Film Review – What Happened to Monday
What Happened to Monday
It’s a surprise that after her breakout turn in the Girl With The Dragon Tattoo trilogy, Noomi Rapace remains a highly underrated actress in modern movies. Her English language films have – frankly – not made the most of her talents. She’s either played the second fiddle, like in Dead Man Down (2013) or The Drop (2014), or has starred in productions that are not as good as she is, such as Prometheus (2012) or Passion (2012). This would explain why her latest turn, in the Netflix’s What Happened to Monday (2017) feels like an audition letting everyone know how much potential she has to offer.
The setting is a future dystopia, where extreme overpopulation has forced authorities to enact a one-child policy. This idea may seem farfetched, but it’s not too distant from reality. For years, China had a one-child policy of its own, which only recently has started to loosen. I’d like to think the Chinese didn’t enforce their law as harshly as those in control do in this sci-fi world. Any family with multiple children will have to give them up to cryogenic storage, put on ice until the population problem is solved.

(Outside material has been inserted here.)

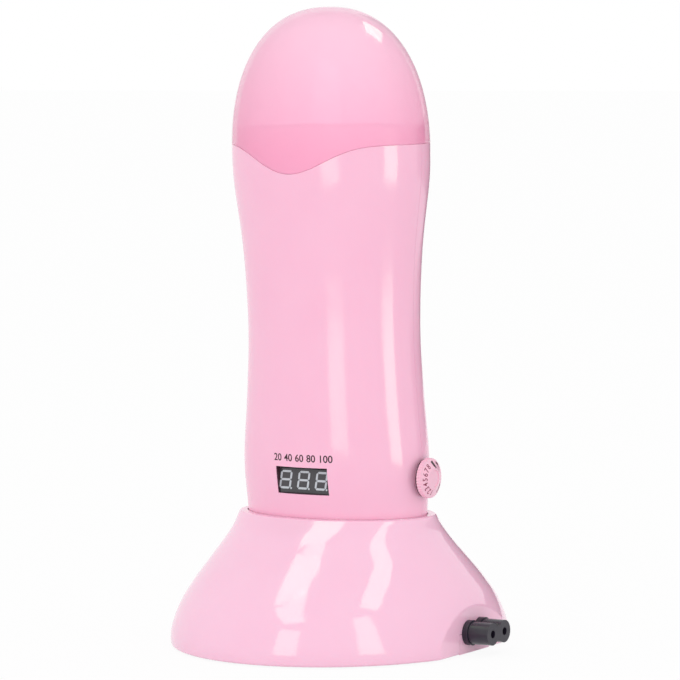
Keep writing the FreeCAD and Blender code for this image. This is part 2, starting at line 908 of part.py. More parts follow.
def cap():
    """The clear dome with the wave in its front edge."""
    outer = handle_form(0, chest_z, shoulder_z).fuse(dome_form(0))
    inner_w = shoulder_w - cap_wall
    inner_d = shoulder_d - cap_wall
    inner = oval_rod(inner_w, inner_d, chest_z - over, shoulder_z).fuse(dome_form(cap_wall))
    return outer.cut(inner).cut(below_rim(rim_gap))


# ---------------------------------------------------------------- base
def base_form(grow, z0, z1):
    """The base's form between two heights: a circle at the table, an oval at the top."""
    count = max(2, math.ceil((z1 - z0) / base_step))
    heights = [z0 + (z1 - z0) * i / count for i in range(count + 1)]
    wires = []
    for z in heights:
        w, d = size_at(BASE_LEVELS, z, False)
        wires.append(oval_wire(w + grow, d + grow, z))
    return Part.makeLoft(wires, True, False)


def post_places():
    places = []
    for i in range(4):
        angle = math.radians(45 + 90 * i)
        x = post_ring_r * math.cos(angle)
        y = post_ring_r * math.sin(angle)
        places.append(V(x, y, cover_top_z + pad_h))
    return places


def dock_screw_places():
    return [V(side * dock_screw_x, 0, retainer_top_z) for side in (-1, 1)]


def behind_pocket(depth):
    big = 2 * base_r
    return box(-big, pocket_x - depth, -big, big, -over, big)


def base_shell():
    """The base's skin with the handle's socket moulded into it."""
    outer = base_form(0, base_rim_z, top_z).common(behind_pocket(0)).Solids[0]
    flat = [e for e in outer.Edges if e.BoundBox.XMin > pocket_x - 0.01]
    outer = outer.makeFillet(pocket_round, [e for e in flat if e.BoundBox.ZLength > edge_round])
    top_edges = [e for e in outer.Edges if e.BoundBox.ZMin > top_z - 0.01]
    low_edges = [e for e in outer.Edges if e.BoundBox.ZMax < base_rim_z + 0.01]
    outer = outer.makeFillet(edge_round, top_edges + low_edges)
    space = base_form(-base_wall, base_rim_z, top_z - base_wall).common(behind_pocket(base_wall))
    grow = slide_fit + dock_wall
    dock = handle_form(grow, tail_z, lip_z)
    dock = dock.fuse(oval_rod(tail_w + grow, tail_d + grow, dock_under_z, tail_z))
    deep = base_form(-base_wall / 2, base_rim_z, top_z - base_wall)
    posts = [rod(post_r, p, AXIS_Z, top_z).common(deep) for p in post_places()]
    bosses = [rod(boss_r, p, AXIS_Z, base_wall) for p in dock_screw_places()]
    shell = joined([outer.cut(space), dock.common(outer)] + posts + bosses)
    hole_r = screw_r + touch / 2
    notch = tab_half + fit
    big = 2 * base_r
    coupler_start = V(pocket_x - 2 * base_wall, 0, coupler_z)
    cuts = [
        handle_form(slide_fit, tail_z, lip_z),
        oval_rod(lip_w + slide_fit, lip_d + slide_fit, lip_z, top_z + over),
        oval_rod(tail_w + slide_fit, tail_d + slide_fit, dock_floor_z, tail_z),
        figure_eight(fit, V(0, 0, dock_under_z - over), AXIS_Z, AXIS_Y, base_wall + 2 * over),
        figure_eight(fit, coupler_start, AXIS_X, AXIS_Y, 4 * base_wall),
        box(pocket_x - 2 * base_wall, big, -notch, notch, -over, coupler_z),
    ]
    for place in post_places():
        cuts.append(rod(hole_r, place, AXIS_Z, screw_len))
    for place in dock_screw_places():
        cuts.append(rod(hole_r, place, AXIS_Z, dock_screw_len - retainer_t + fit))
    return shell.cut(cuts)


def dock_coupler():
    """The upright figure-8 coupler in the socket's floor that feeds the handle."""
    bottom_z = retainer_top_z - 2 * retainer_t
    body = figure_eight(0, V(0, 0, bottom_z), AXIS_Z, AXIS_Y, dock_tip_z - bottom_z)
    half = inlet_half - cover_gap
    flange = stadium(half, inlet_r, retainer_top_z, dock_under_z)
    body = joined([body, flange])
    depth = dock_tip_z - mouth_len - bottom_z
    for side in (-1, 1):
        foot = V(0, side * half_pitch, bottom_z)
        body = body.cut(rod(dock_sleeve_r + touch / 2, foot, AXIS_Z, depth))
        body = body.cut(rod(dock_sleeve_in_r + fit, foot, AXIS_Z, dock_tip_z))
    return body


def contact(r_out, r_in, start, direction, length):
    """A contact sleeve, closed at its back with a solder tail."""
    back = 2 * sleeve_wall
    bore = rod(r_in, start + direction * back, direction, length)
    sleeve = rod(r_out, start, direction, length).cut(bore)
    return joined([sleeve, rod(tail_r, start, direction * -1, tail_len)])


def dock_contacts():
    bottom_z = retainer_top_z - 2 * retainer_t + touch
    length = dock_tip_z - mouth_len - touch - bottom_z
    contacts = []
    for side in (-1, 1):
        start = V(0, side * half_pitch, bottom_z)
        contacts.append(contact(dock_sleeve_r, dock_sleeve_in_r, start, AXIS_Z, length))
    return Part.makeCompound(contacts)


def dock_retainer():
    """The plate under the socket that clamps the upright coupler's flange."""
    z0 = retainer_top_z - retainer_t
    plate = rounded_rod(2 * retainer_half_x, 2 * retainer_half_y, screw_head_r, z0, retainer_top_z)
    plate = plate.cut(figure_eight(fit, V(0, 0, z0 - over), AXIS_Z, AXIS_Y, retainer_t + 2 * over))
    for place in dock_screw_places():
        start = place - AXIS_Z * (retainer_t + over)
        plate = plate.cut(rod(screw_r + fit, start, AXIS_Z, retainer_t + 2 * over))
    return plate


def dock_screws():
    seats = [p - AXIS_Z * retainer_t for p in dock_screw_places()]
    return Part.makeCompound([screw(s, AXIS_Z, dock_screw_len) for s in seats])


def side_coupler():
    """The black figure-8 coupler that stands out of the base's side."""
    back = V(coupler_back_x, 0, coupler_z)
    body = figure_eight(0, back, AXIS_X, AXIS_Y, coupler_face_x - coupler_back_x)
    collar_start = V(pocket_x + touch, 0, coupler_z)
    collar = figure_eight(collar_proud, collar_start, AXIS_X, AXIS_Y, collar_len)
    lock_start = V(pocket_x - base_wall - touch - lock_t, 0, coupler_z)
    lock = figure_eight(lock_proud, lock_start, AXIS_X, AXIS_Y, lock_t)
    body = joined([body, collar, lock])
    for side in (-1, 1):
        foot = V(coupler_back_x, side * half_pitch, coupler_z)
        depth = coupler_face_x - mouth_len - coupler_back_x
        body = body.cut(rod(sleeve_r + touch / 2, foot, AXIS_X, depth))
        body = body.cut(rod(mouth_r, foot, AXIS_X, coupler_face_x))
    return body


def side_contacts():
    end_x = coupler_face_x - mouth_len - touch
    contacts = []
    for side in (-1, 1):
        start = V(end_x - sleeve_len - 2 * sleeve_wall, side * half_pitch, coupler_z)
        length = sleeve_len + 2 * sleeve_wall
        contacts.append(contact(sleeve_r, socket_r, start, AXIS_X, length))
    return Part.makeCompound(contacts)


def base_leads():
    """Two leads from the side coupler's contacts to the upright coupler's."""
    start_x = coupler_face_x - mouth_len - touch - sleeve_len - 2 * sleeve_wall - tail_len
    end_z = retainer_top_z - 2 * retainer_t + touch - tail_len
    run_z = cover_top_z + 2 * lead_r
    leads = []
    for side in (-1, 1):
        y = side * half_pitch
        way_out = [V(start_x, y, coupler_z), V(start_x - lead_straight, y, coupler_z)]
        leads.append(lead(way_out + [V(0, y, run_z), V(0, y, end_z)], lead_r))
    return Part.makeCompound(leads)


def bottom_cover():
    """The plate that closes the base, with the tab that fills the shell's notch."""
    reach = base_r - rim_in - base_wall - cover_gap
    big = 2 * base_r
    plate = rod(reach, V(0, 0, cover_z), AXIS_Z, cover_t)
    plate = plate.common(box(-big, pocket_x - base_wall - cover_gap, -big, big, 0, big))
    pads = []
    for place in post_places():
        pads.append(rod(post_r + boss_wall, V(place.x, place.y, cover_top_z), AXIS_Z, pad_h))
    tab = box(pocket_x - base_wall, pocket_x, -tab_half, tab_half, base_rim_z, coupler_z - fit)
    step = box(pocket_x - 4 * base_wall, pocket_x, -tab_half, tab_half, cover_z, cover_top_z)
    cradle = box(cradle_x, cradle_x + cradle_t, -cradle_half, cradle_half, cover_z, coupler_z - fit)
    cover = joined([plate, step, tab, cradle] + pads)
    for place in post_places():
        low = V(place.x, place.y, 0)
        cover = cover.cut(rod(screw_head_r + fit, low, AXIS_Z, place.z - screw_seat_t))
        cover = cover.cut(rod(screw_r + fit, low, AXIS_Z, place.z + over))
    hole = figure_eight(fit, V(cradle_x - over, 0, coupler_z), AXIS_X, AXIS_Y, coupler_face_x)
    lock_x = pocket_x - base_wall - touch - lock_t
    room = figure_eight(lock_proud + fit, V(lock_x - fit, 0, coupler_z), AXIS_X, AXIS_Y, lock_t + fit)
    return cover.cut(hole).cut(room)


def cover_screws():
    seats = [p - AXIS_Z * screw_seat_t for p in post_places()]
    return Part.makeCompound([screw(s, AXIS_Z, screw_len) for s in seats])


def rubber_feet():
    feet = []
    for i in range(4):
        angle = math.radians(90 * i)
        centre = V(foot_ring_r * math.cos(angle), foot_ring_r * math.sin(angle), 0)
        foot = rod(foot_r, centre, AXIS_Z, cover_z)
        low = [e for e in foot.Edges if e.BoundBox.ZMax < 0.01]
        feet.append(foot.makeFillet(foot_round, low))
    return Part.makeCompound(feet)


# ---------------------------------------------------------------- export
front_half, rear_half = handle_shells()
PARTS = {
    "front_shell": front_half,
    "rear_shell": rear_half,
    "neck_ring": neck_ring(),
    "heating_chamber": heating_chamber(),
    "insulation_wrap": insulation_wrap(),
    "ptc_heater": ptc_heater(),
    "heater_clamp": heater_clamp(),
    "thermistor": thermistor(),
    "thermal_fuse": thermal_fuse(),
    "control_board": control_board(),
    "board_components": board_components(),
    "dial_board": dial_board(),
    "display_module": display_module(),
    "display_segments": display_segments(),
    "potentiometer": potentiometer(),
    "inlet_housing": inlet_housing(),
    "inlet_pins": inlet_pins(),
    "mains_leads": mains_leads(),
    "heater_leads": heater_leads(),
    "sensor_leads": sensor_leads(),
    "shell_screws": shell_screws(),
    "board_screws": board_screws(),
    "dial": dial(),
    "dial_shaft": dial_shaft(),
    "cap": cap(),
    "base_shell": base_shell(),
    "dock_coupler": dock_coupler(),
    "dock_contacts": dock_contacts(),
    "dock_retainer": dock_retainer(),
    "dock_screws": dock_screws(),
    "side_coupler": side_coupler(),
    "side_contacts": side_contacts(),
    "base_leads": base_leads(),
    "bottom_cover": bottom_cover(),
    "cover_screws": cover_screws(),
    "rubber_feet": rubber_feet(),
}

os.makedirs("parts", exist_ok=True)
for name, shape in PARTS.items():
    state = "valid" if shape.isValid() else "NOT VALID"
    print(f"{name}: {len(shape.Solids)} solids, {shape.Volume:.1f} mm3, {state}")
    shape.exportStep(f"parts/{name}.step")
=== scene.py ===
"""Looks of the roll-on wax heater: finishes, printed marks, dark linings of painted shade in gaps,
light and camera.
"""
import json
import math

import bmesh
import bpy
from mathutils import Matrix, Vector
from mathutils.bvhtree import BVHTree

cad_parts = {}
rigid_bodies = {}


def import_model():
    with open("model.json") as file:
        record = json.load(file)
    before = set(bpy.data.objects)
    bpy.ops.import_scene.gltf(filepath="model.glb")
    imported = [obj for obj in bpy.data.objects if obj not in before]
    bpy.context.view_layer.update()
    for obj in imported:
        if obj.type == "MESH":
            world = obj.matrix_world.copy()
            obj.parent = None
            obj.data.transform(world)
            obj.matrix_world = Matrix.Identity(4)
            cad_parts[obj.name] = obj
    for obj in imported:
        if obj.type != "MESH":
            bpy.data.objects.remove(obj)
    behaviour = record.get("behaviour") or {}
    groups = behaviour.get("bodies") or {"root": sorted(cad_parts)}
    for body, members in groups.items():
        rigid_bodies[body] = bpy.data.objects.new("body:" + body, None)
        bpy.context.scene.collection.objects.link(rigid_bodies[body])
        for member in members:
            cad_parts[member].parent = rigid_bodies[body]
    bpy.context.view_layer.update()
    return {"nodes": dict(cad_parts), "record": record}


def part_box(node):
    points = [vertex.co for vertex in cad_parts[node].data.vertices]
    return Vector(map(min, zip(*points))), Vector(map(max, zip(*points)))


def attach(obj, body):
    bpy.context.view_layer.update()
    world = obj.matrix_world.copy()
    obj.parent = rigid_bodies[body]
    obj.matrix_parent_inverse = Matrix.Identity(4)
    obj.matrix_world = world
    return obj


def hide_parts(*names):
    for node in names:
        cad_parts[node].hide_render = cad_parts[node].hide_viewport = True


MM = 0.001

for left_over in list(bpy.data.objects):
    bpy.data.objects.remove(left_over)
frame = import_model()
nodes = frame["nodes"]


# ---------------------------------------------------------------- colours and shader helpers
def shade(red, green, blue):
    """A display colour, 0 to 255 a channel, as the linear colour that shaders take."""
    channels = []
    for value in (red, green, blue):
        share = value / 255
        low = share <= 0.04045
        channels.append(share / 12.92 if low else ((share + 0.055) / 1.055) ** 2.4)
    return (*channels, 1.0)


MIX_FIRST, MIX_SECOND, MIX_RESULT = 6, 7, 2  # the Mix node's sockets for colours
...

We’re introduced to a number of themes revolving around the one-child law: environmentalism and social oppression just being a few of them. But in reality, it acts as a stage for Rapace to flex her acting muscles. She plays a set of identical septuplets, trapped in their home in fear of being discovered. The septuplets father (Willem Dafoe), kept them hidden, allowing only one girl to venture out once a week. Hence, he named each of them based on the day they get to go outside: Monday, Tuesday, Wednesday, and so on. Inside they are seven sisters, but to the rest of society they pretend to be the singular Karen Settman.
It’s fun watching Rapace play off of herself. Director Tommy Wirkola and the special effects team do a good job making the sisters exist convincingly. After the initial shock of seeing Noomi Rapace in the same room with six other Noomi Rapaces, the effect became less noticeable as the story progressed. Of course, there are instances where it’s clear that characters are positioned in frame to allow for body doubles, but it worked well enough to not be a distraction.

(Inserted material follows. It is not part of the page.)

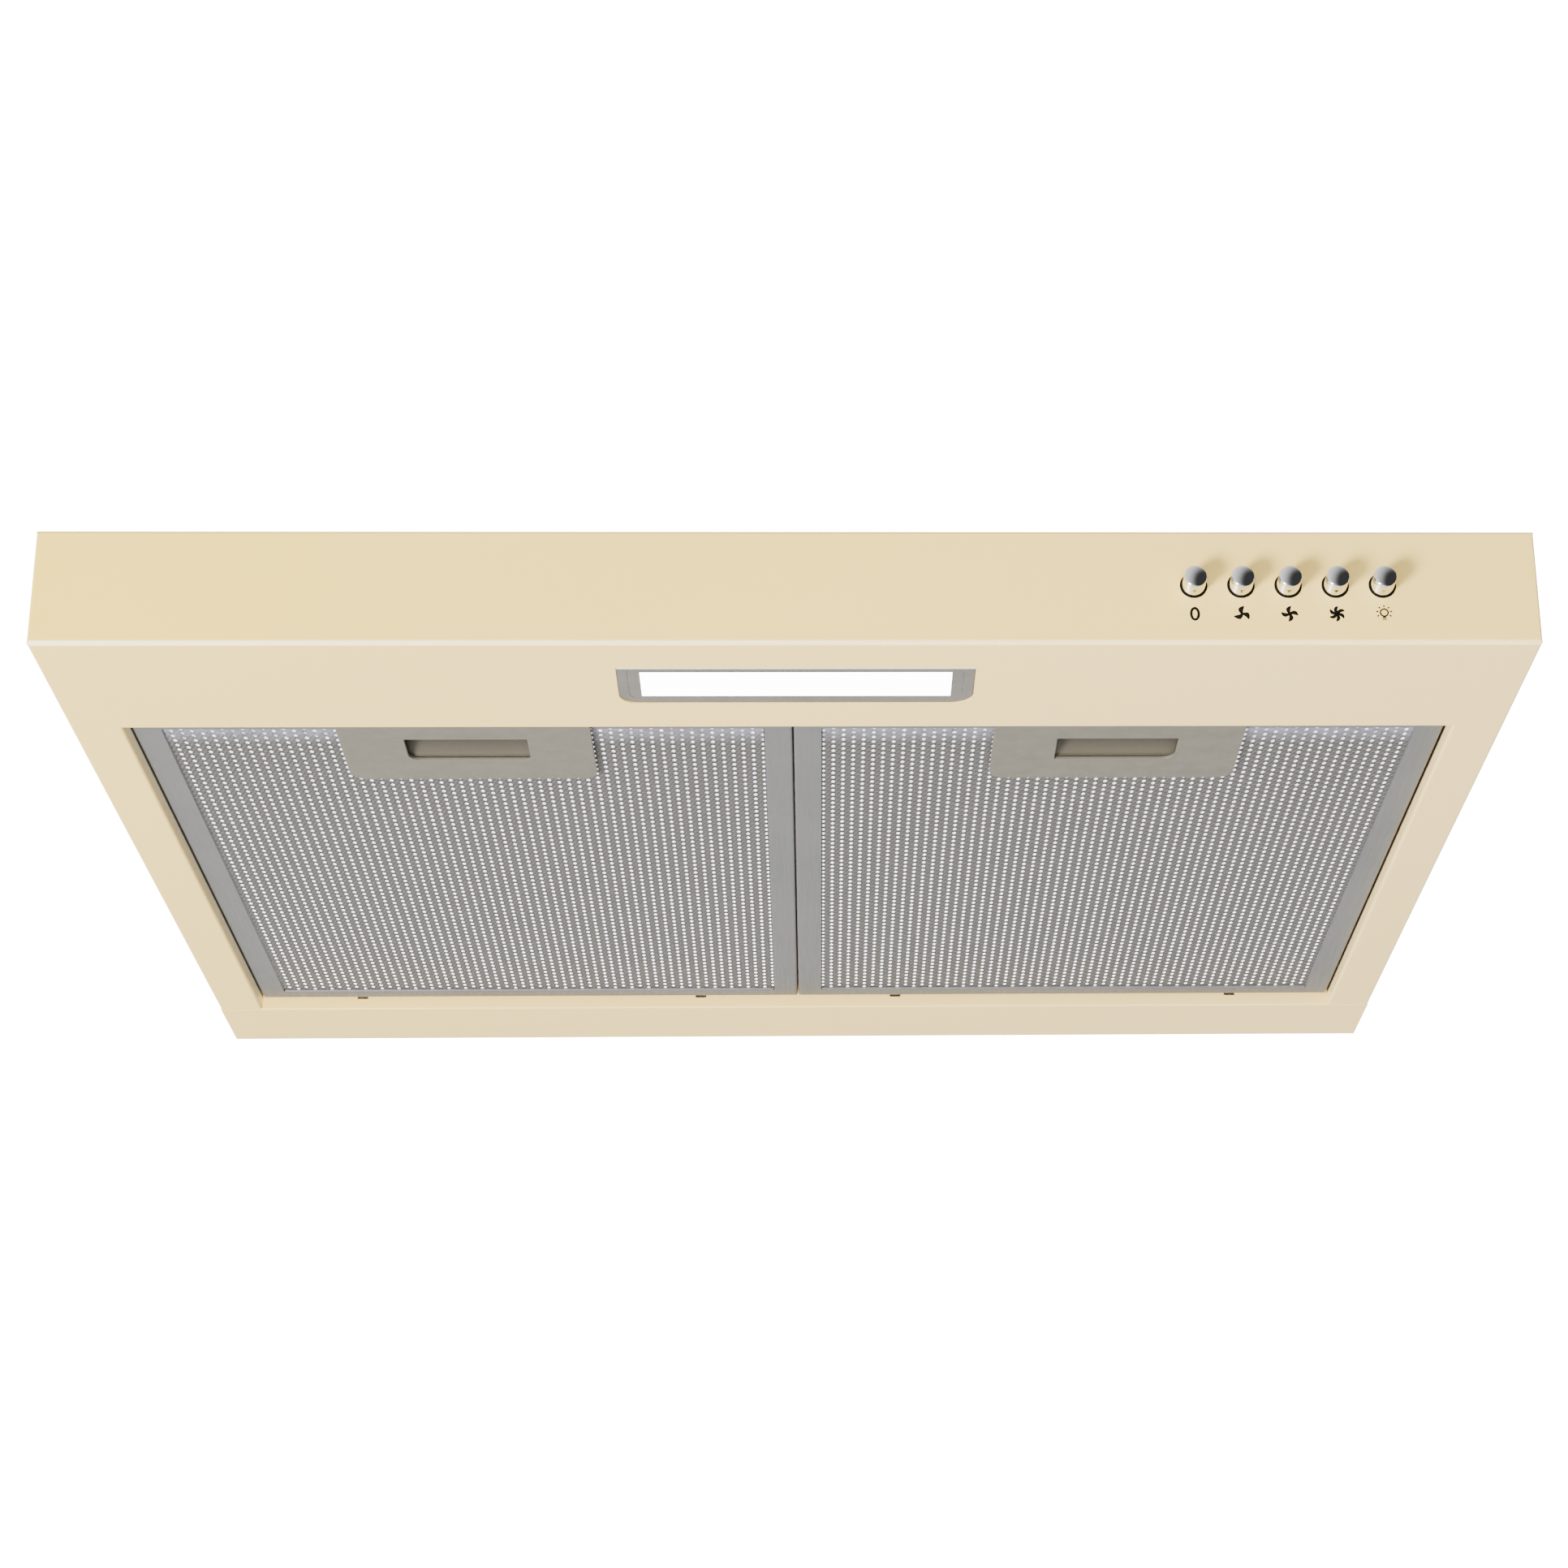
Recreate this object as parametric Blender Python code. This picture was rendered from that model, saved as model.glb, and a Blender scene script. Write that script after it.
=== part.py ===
"""Under cabinet range hood, 60 cm wide, as an assembly of separate pieces.

Sizes below are in millimetres in the hood's own layout: x to the right, y back from the
front fascia, z up from the underside. MOUNT_Y and HEIGHT move that layout so that the
object's origin lies on the top plate, where the hood is held under its cabinet.
"""

import math

import bmesh
import bpy
from mathutils import Matrix, Vector

MM = 0.001
GAP = 0.3           # clearance between neighbouring pieces
SHEET = 1.0         # steel sheet thickness

# Overall body
WIDTH = 600.0
DEPTH = 510.0
HEIGHT = 135.0      # underside to top plate
FASCIA_H = 50.0
VISOR_Y = 190.0     # flat top of the low front part ends here
BOX_Y = 205.0       # the tall rear box starts here
FOLD_R = 1.8        # outer radius of the folds
MOUNT_Y = 240.0     # origin: this far behind the fascia, on the top plate

HALF_W = WIDTH / 2
INNER_W = HALF_W - SHEET

# Underside: filter opening and rear strip
OPEN_HALF = 278.5
LIP_Y = 84.7
SEAM_Y = DEPTH - 51.5
FLANGE_H = 12.0
CORNER_NOTCH = 3.0  # relief between neighbouring flanges

# Lamp
LAMP_HALF = 72.6
LAMP_Y0 = 23.7
LAMP_Y1 = 59.3
LAMP_CORNER_R = 7.5

# Push buttons on the fascia
BUTTON_X = (161.0, 180.0, 199.0, 218.0, 237.0)
BUTTON_NAMES = ("button_off", "button_speed_1", "button_speed_2", "button_speed_3", "button_light")
BUTTON_Z = 25.5
BUTTON_R = 4.6
BUTTON_HOLE_R = 5.25
BUTTON_OUT = 10.0

# Grease filters
SIDE_GAP = 1.0      # between a cassette and the side lip
CENTRE_GAP = 0.5    # between the two cassettes
FILTER_Z = 5.4
FILTER_T = 9.0
FILTER_Y0 = LIP_Y + 1.8
FILTER_Y1 = SEAM_Y - 3.5
RAIL_W = 12.0
REAR_RAIL_W = 9.0
FILTER_W = OPEN_HALF - SIDE_GAP - CENTRE_GAP / 2
FILTER_X = CENTRE_GAP / 2 + FILTER_W / 2
HINGE_Y = SEAM_Y + SHEET / 2
HINGE_Z = 7.3
TAB_OFFSET = 88.0
TAB_W = 9.0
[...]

As characters, each of the sisters inhabits their own traits. Friday is the nebbish, brilliant sister, Tuesday has a drug habit, Wednesday is the athlete, Saturday is the party girl, etc. Max Botkin and Kerry Williamson’s script paints each of them with large brushstrokes, not leaving much room for nuance. Even their hairstyles and wardrobe call attention to their personalities. I suppose this is necessary given that there are seven different people that all look exactly alike – it takes more effort to distinguish them apart. But that’s not to say that Rapace isn’t convincing in the roles. She has the ability to play a character that requires her to be physical or to adhere more to her intellect. She can be hesitant and cautious or aggressive and powerful whenever she needs to be, and here she’s tasked to do that at the exact same time.
The sister’s life of routine comes to a screeching halt when Monday never returns home. Was she captured? Was she killed? This development kicks off an investigation where the sisters try to discover the truth while avoiding being detected themselves. Of course, there wouldn’t be much of a movie if that plan went by smoothly. Wirkola should be given credit for ramping up the fistfights and gunplay for maximum value. He knows how to stage an action set piece. When authorities come to raid the sister’s home, the cinematography (Jose David Montero) and editing (Martin Stoltz) cuts between multiple things going on at the same time, yet none of them feel awkward or out of place. And during a later foot chase, the tone and urgency calls to mind something we would see out of The Matrix (1999).
It’s good that Wirkola makes the action entertaining, because if we step back and examine the plausibility of the story, we come away with a lot of problems. The chief one is the sisters simply remaining in their home once the authorities discover where they are. My guess is that this was done so the production could control the staging for Rapace to work in, but that causes issues narratively. Why don’t the authorities raid the home over and over until they capture the sisters? It’s explained that if the septuplets tried to escape, they would be found immediately. Is it really that difficult to put on a disguise? Do masks not exist in this future? What about reconstructive surgery?
No matter. What Happened to Monday is a sci-fi action thriller that is more interested in the “action thriller” than the “sci-fi.” It’s never boring, but you get a sense that there’s a better movie lurking somewhere underneath the surface – one that wants to dig into the larger implications of a society run in such a way. Alas, that film is not to be found. Instead, it operates as a fugitive-on-the-run tale, with twists and turns that are easily predictable if you’re paying enough attention. That’s not necessarily a bad thing though. Not everything has to be revolutionary. But for such an engaging premise and employing a talent such a Rapace, this should have been much better than just “ok.”